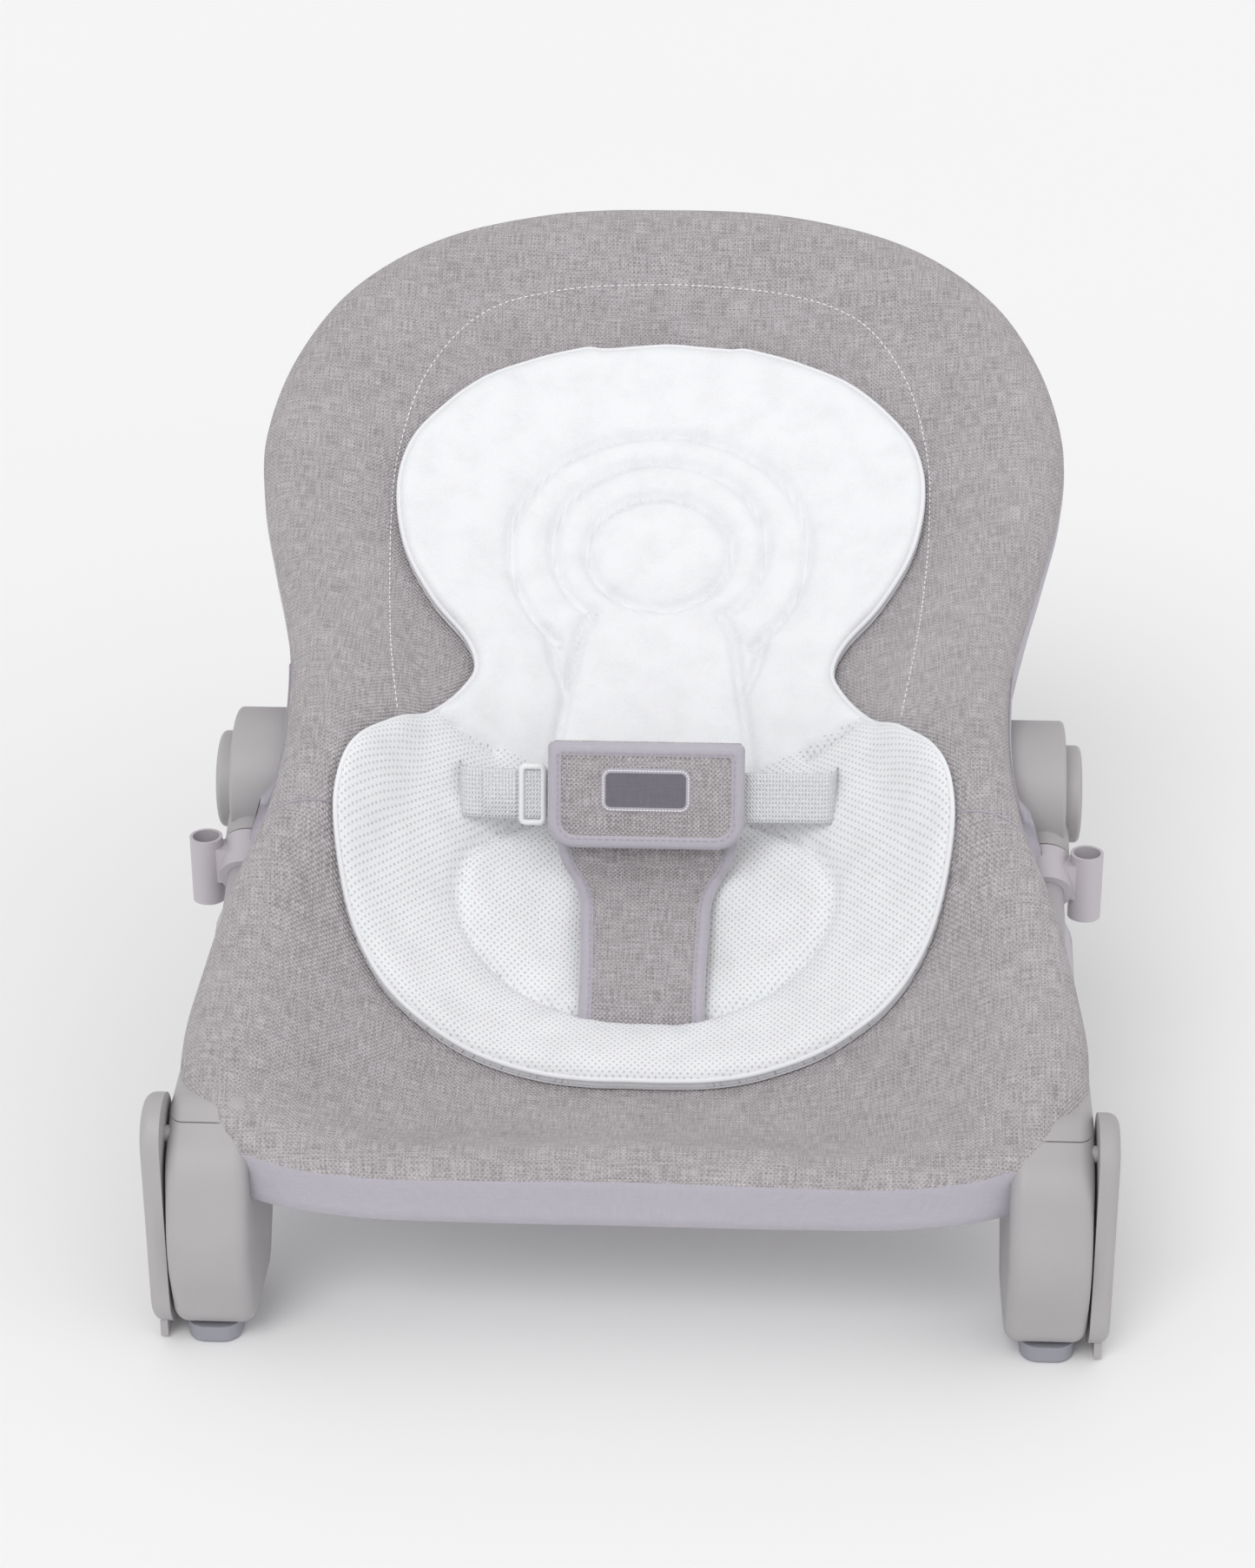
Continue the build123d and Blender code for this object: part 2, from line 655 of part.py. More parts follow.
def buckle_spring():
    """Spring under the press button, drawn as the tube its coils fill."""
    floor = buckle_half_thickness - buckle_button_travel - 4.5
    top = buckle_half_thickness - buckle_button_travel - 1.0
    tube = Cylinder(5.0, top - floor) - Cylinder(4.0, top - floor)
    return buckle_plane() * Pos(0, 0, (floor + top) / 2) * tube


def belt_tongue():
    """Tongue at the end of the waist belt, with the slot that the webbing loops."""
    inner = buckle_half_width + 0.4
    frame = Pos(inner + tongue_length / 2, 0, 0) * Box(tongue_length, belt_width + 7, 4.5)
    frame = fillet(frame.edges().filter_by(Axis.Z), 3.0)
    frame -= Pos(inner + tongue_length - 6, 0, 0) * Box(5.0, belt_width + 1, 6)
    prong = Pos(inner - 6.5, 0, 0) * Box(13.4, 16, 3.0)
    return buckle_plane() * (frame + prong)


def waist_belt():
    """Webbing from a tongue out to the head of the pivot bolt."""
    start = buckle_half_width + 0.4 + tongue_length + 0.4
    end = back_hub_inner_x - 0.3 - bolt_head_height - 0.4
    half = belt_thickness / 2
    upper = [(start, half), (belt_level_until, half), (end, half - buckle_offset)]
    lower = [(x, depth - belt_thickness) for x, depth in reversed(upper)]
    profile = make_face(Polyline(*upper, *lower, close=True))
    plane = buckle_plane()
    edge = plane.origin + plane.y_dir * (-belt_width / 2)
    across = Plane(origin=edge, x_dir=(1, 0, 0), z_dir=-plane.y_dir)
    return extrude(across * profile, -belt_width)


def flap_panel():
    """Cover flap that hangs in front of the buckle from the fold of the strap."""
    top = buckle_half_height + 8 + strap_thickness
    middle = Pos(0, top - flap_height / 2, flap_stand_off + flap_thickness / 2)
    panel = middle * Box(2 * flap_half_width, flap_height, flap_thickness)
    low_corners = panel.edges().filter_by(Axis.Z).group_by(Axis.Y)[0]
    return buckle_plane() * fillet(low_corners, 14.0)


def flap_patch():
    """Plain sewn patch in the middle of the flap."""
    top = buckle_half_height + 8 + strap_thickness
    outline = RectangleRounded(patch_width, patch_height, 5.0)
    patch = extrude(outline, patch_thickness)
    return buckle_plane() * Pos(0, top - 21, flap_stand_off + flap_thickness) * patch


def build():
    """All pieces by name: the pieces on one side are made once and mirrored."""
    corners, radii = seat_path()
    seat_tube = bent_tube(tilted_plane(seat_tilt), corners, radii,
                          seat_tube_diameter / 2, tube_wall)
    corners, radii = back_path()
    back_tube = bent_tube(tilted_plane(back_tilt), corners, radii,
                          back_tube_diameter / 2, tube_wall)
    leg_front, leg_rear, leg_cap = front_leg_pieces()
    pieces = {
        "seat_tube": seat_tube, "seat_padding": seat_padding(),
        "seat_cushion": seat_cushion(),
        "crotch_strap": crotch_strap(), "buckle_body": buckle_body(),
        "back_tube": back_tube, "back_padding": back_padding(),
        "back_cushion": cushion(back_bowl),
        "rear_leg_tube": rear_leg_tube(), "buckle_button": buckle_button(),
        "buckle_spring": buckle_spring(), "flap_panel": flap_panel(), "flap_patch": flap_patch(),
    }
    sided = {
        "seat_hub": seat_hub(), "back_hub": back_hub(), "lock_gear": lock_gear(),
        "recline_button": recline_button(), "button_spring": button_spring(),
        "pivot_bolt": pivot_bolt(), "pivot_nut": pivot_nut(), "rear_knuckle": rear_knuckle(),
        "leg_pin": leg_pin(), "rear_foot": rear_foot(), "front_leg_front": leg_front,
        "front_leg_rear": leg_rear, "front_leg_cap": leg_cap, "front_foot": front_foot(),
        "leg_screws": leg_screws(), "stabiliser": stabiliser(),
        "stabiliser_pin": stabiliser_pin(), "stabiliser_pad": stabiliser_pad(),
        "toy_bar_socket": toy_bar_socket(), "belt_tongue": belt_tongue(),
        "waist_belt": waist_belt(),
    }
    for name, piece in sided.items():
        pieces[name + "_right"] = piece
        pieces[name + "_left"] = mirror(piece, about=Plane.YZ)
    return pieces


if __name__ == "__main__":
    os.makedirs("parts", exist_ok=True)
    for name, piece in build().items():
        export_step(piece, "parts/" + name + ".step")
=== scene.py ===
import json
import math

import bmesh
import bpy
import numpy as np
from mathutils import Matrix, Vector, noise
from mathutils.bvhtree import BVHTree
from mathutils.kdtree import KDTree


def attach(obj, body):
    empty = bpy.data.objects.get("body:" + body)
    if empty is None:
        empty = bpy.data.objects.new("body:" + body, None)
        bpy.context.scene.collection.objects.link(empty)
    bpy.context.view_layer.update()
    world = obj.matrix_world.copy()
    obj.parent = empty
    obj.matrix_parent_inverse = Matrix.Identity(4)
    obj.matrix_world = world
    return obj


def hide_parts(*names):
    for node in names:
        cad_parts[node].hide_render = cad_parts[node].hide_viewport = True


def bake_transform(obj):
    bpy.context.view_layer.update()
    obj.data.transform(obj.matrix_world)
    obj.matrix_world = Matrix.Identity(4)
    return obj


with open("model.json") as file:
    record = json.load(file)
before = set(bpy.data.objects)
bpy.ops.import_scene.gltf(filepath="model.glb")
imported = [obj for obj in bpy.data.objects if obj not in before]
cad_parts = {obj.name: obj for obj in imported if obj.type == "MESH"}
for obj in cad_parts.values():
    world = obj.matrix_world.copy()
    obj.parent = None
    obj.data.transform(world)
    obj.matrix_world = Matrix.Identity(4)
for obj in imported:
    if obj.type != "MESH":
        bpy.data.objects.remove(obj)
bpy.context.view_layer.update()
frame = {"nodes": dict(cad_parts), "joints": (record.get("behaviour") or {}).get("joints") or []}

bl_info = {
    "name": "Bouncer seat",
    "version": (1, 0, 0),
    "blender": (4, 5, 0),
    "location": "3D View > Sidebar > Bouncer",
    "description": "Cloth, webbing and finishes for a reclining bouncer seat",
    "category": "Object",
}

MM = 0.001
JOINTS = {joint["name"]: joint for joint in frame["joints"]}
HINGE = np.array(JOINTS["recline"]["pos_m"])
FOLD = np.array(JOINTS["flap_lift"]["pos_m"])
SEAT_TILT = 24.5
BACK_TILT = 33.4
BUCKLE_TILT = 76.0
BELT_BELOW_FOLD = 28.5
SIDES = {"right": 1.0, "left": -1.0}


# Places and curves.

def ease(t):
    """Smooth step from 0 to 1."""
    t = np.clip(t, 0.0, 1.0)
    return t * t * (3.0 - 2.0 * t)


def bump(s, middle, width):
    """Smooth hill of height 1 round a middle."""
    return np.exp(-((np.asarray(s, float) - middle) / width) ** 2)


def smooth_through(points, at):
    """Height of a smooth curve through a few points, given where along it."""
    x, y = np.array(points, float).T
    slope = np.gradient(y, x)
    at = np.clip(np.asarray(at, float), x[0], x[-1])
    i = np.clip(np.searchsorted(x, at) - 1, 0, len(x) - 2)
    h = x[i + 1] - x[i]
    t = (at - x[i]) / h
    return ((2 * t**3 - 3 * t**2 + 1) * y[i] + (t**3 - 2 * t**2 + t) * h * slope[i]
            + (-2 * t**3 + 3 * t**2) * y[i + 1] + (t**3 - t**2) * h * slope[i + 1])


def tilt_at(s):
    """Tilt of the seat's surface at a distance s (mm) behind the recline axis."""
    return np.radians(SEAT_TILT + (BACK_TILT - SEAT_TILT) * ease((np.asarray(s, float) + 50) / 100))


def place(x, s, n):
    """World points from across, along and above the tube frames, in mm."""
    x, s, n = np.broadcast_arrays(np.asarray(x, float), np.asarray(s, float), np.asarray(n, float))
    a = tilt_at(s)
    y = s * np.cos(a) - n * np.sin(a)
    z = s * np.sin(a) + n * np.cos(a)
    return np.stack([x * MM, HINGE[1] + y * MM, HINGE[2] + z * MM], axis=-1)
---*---
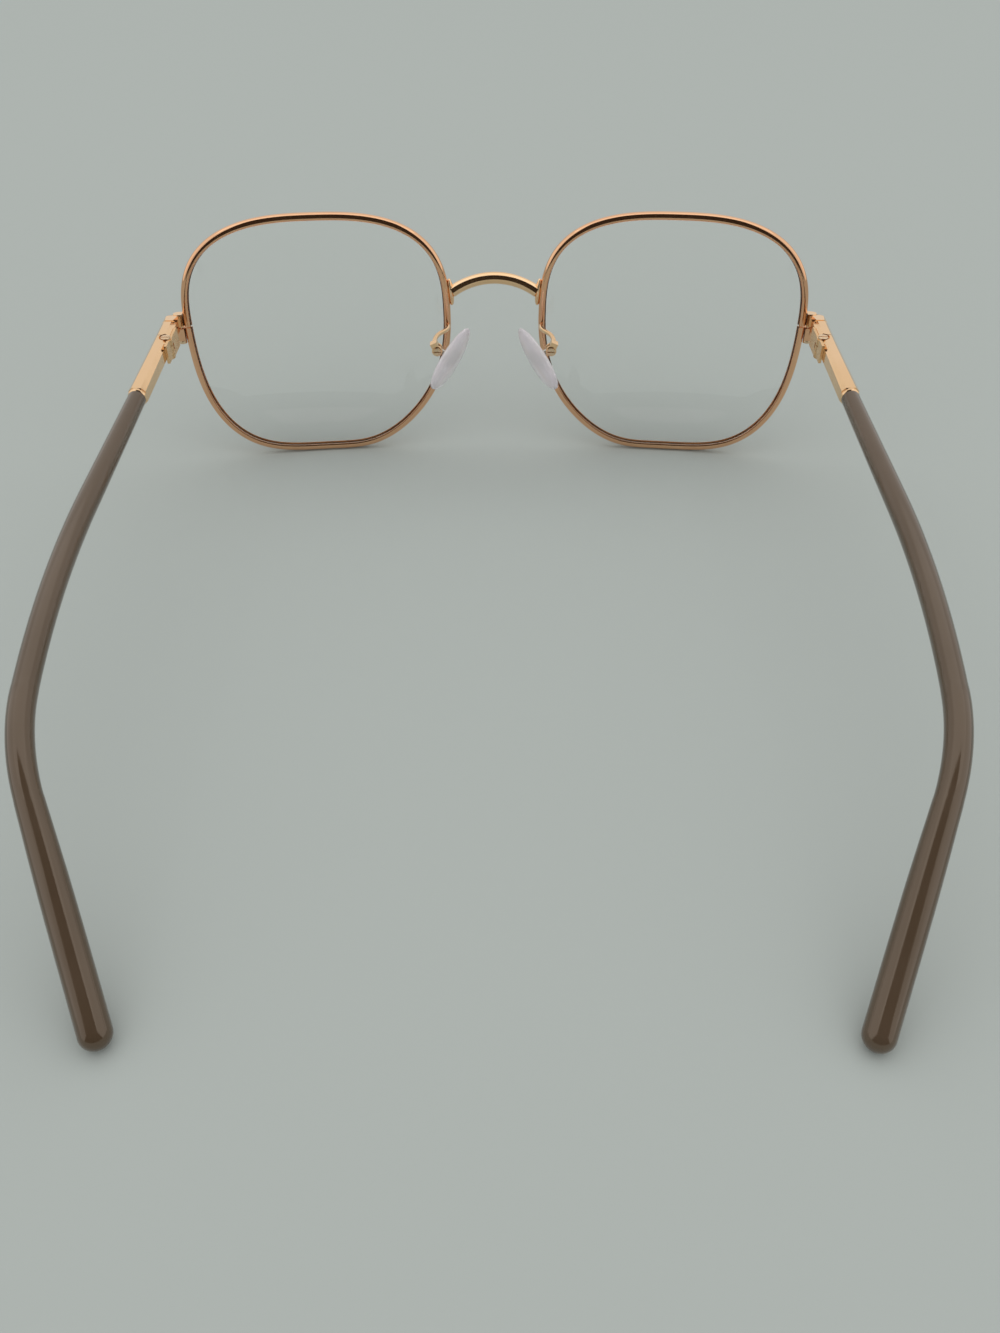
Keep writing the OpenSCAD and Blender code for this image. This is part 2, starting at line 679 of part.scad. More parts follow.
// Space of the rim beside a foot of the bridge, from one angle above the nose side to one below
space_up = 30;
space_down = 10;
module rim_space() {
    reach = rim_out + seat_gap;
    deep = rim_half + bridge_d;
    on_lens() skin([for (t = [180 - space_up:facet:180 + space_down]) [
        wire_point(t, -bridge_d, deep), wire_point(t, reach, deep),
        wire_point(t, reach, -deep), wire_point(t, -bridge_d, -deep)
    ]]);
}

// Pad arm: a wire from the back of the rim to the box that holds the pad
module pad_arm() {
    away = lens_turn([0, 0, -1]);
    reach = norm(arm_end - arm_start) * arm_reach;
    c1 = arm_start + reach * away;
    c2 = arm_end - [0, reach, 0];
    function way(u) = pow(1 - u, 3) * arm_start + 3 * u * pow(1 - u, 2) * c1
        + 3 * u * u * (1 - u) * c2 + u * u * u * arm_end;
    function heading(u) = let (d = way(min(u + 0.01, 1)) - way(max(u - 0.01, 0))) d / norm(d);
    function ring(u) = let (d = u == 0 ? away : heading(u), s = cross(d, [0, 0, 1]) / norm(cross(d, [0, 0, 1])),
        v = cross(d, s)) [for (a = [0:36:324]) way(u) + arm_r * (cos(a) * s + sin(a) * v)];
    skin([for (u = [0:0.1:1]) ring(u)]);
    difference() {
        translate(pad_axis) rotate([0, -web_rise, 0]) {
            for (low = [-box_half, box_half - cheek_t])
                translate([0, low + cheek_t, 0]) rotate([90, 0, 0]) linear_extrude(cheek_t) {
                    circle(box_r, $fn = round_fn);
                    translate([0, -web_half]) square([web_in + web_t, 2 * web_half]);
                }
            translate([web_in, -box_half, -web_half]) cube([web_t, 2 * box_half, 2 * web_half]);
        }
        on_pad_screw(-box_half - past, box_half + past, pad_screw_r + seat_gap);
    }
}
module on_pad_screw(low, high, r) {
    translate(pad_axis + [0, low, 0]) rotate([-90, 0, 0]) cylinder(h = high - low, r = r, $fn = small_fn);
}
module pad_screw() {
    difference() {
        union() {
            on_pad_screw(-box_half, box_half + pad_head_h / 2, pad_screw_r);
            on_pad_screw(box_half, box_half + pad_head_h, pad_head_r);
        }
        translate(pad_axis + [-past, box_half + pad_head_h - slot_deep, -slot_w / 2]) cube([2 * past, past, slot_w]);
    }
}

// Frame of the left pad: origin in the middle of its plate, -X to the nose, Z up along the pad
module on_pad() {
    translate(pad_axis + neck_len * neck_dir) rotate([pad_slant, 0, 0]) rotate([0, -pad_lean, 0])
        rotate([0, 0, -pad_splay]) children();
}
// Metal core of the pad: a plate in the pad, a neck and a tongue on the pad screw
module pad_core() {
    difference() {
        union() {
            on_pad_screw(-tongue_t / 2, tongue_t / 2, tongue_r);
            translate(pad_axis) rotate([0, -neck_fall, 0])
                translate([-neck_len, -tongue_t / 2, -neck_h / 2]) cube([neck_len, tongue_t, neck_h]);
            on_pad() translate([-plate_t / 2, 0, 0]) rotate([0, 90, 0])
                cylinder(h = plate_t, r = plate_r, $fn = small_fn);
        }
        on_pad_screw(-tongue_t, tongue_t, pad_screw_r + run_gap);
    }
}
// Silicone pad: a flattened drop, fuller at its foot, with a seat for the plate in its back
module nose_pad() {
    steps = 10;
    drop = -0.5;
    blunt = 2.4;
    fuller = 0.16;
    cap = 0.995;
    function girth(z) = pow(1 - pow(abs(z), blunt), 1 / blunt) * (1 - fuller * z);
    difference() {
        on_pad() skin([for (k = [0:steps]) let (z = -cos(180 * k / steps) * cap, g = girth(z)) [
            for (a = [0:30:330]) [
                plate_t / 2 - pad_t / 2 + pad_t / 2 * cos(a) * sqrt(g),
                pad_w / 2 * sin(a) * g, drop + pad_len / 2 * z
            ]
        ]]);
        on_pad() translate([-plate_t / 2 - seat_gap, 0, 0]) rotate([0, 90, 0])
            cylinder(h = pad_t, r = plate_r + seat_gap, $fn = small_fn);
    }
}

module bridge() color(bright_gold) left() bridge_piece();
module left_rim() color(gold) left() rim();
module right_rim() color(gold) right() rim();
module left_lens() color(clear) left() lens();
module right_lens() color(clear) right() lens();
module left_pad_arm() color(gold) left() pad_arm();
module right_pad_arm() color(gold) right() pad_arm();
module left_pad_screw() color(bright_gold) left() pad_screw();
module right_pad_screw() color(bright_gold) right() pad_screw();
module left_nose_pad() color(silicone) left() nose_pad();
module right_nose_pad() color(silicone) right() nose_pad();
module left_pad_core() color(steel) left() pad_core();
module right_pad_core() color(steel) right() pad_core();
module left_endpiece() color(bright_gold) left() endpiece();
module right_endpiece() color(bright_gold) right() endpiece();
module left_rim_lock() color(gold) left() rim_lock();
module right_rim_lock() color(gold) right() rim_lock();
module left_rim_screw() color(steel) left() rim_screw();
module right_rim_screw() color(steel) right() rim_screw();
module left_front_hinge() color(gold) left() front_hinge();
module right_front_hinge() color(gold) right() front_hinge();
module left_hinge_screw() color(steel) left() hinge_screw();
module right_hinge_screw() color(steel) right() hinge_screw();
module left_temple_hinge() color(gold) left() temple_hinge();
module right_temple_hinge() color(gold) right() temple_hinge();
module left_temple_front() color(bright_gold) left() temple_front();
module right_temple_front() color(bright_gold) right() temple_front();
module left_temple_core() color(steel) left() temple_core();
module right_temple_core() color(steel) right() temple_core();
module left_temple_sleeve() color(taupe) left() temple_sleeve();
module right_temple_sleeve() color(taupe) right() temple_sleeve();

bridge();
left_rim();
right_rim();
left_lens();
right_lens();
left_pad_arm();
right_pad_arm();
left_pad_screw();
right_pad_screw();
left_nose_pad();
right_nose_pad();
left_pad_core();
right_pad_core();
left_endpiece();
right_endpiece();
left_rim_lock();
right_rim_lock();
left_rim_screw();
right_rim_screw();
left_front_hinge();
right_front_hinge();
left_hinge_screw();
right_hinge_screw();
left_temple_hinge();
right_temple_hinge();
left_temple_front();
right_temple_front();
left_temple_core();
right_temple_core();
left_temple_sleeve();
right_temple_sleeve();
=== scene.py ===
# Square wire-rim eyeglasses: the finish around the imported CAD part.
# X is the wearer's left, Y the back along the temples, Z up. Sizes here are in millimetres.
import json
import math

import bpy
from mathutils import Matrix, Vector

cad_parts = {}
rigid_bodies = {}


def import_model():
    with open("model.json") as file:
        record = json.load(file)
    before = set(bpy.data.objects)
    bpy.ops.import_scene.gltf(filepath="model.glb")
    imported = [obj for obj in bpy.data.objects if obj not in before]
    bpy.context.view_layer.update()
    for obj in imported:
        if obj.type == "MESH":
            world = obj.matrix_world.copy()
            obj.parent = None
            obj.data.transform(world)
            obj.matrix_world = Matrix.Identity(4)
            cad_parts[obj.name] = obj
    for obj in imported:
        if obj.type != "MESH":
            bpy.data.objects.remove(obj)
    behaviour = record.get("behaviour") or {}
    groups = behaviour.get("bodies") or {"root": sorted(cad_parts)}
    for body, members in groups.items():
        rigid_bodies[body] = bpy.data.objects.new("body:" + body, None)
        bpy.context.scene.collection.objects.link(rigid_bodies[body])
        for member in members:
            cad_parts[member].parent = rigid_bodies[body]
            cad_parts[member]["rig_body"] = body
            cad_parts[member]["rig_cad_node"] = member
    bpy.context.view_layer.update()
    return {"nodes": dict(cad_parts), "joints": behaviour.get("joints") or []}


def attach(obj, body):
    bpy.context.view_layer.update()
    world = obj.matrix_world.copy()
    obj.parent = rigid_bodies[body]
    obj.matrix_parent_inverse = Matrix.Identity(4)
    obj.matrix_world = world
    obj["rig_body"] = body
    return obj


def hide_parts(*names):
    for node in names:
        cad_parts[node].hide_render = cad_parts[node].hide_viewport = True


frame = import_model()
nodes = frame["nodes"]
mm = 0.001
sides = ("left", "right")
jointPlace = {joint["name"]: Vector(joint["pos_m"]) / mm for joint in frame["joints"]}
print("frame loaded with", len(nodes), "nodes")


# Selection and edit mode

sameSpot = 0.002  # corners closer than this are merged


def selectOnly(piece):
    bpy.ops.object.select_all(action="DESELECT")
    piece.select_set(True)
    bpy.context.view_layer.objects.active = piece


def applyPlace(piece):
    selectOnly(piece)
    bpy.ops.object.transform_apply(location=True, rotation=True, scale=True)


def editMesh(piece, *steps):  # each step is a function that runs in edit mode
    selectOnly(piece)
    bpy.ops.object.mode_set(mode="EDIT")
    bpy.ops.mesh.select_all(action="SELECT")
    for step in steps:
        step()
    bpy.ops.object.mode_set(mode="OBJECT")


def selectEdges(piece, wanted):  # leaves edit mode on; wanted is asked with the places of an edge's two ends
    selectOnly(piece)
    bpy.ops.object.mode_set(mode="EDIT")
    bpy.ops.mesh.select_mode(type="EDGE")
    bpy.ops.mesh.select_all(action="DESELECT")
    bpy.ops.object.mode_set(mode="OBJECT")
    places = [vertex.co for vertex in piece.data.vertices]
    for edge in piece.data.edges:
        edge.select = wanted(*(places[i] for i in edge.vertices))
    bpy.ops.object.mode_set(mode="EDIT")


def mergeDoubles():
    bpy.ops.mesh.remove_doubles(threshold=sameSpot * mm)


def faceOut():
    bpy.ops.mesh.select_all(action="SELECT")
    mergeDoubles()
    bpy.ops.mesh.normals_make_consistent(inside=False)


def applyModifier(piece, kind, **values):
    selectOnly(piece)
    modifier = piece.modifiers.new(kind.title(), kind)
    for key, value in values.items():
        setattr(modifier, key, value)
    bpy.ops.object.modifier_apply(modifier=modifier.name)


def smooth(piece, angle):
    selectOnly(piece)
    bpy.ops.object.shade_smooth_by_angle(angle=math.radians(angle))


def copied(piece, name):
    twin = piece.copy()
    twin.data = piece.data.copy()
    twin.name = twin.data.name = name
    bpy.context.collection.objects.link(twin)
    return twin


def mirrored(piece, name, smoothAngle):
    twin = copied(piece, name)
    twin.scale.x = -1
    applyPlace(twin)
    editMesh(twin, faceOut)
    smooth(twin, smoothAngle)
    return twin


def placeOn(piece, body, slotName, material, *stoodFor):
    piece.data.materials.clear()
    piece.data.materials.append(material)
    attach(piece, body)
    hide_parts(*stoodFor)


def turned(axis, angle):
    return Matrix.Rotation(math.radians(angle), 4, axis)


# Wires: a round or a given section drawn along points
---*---
- **WHAT IS REQUIRED**
Reproduce exactly the lines from the line with "right_rim();" through the line with "bpy.context.scene.collection.objects.link(rigid_bodies[body])", both end lines included, and only those lines.

- **FULL ANSWER**
right_rim();
left_lens();
right_lens();
left_pad_arm();
right_pad_arm();
left_pad_screw();
right_pad_screw();
left_nose_pad();
right_nose_pad();
left_pad_core();
right_pad_core();
left_endpiece();
right_endpiece();
left_rim_lock();
right_rim_lock();
left_rim_screw();
right_rim_screw();
left_front_hinge();
right_front_hinge();
left_hinge_screw();
right_hinge_screw();
left_temple_hinge();
right_temple_hinge();
left_temple_front();
right_temple_front();
left_temple_core();
right_temple_core();
left_temple_sleeve();
right_temple_sleeve();
=== scene.py ===
# Square wire-rim eyeglasses: the finish around the imported CAD part.
# X is the wearer's left, Y the back along the temples, Z up. Sizes here are in millimetres.
import json
import math

import bpy
from mathutils import Matrix, Vector

cad_parts = {}
rigid_bodies = {}


def import_model():
    with open("model.json") as file:
        record = json.load(file)
    before = set(bpy.data.objects)
    bpy.ops.import_scene.gltf(filepath="model.glb")
    imported = [obj for obj in bpy.data.objects if obj not in before]
    bpy.context.view_layer.update()
    for obj in imported:
        if obj.type == "MESH":
            world = obj.matrix_world.copy()
            obj.parent = None
            obj.data.transform(world)
            obj.matrix_world = Matrix.Identity(4)
            cad_parts[obj.name] = obj
    for obj in imported:
        if obj.type != "MESH":
            bpy.data.objects.remove(obj)
    behaviour = record.get("behaviour") or {}
    groups = behaviour.get("bodies") or {"root": sorted(cad_parts)}
    for body, members in groups.items():
        rigid_bodies[body] = bpy.data.objects.new("body:" + body, None)
        bpy.context.scene.collection.objects.link(rigid_bodies[body])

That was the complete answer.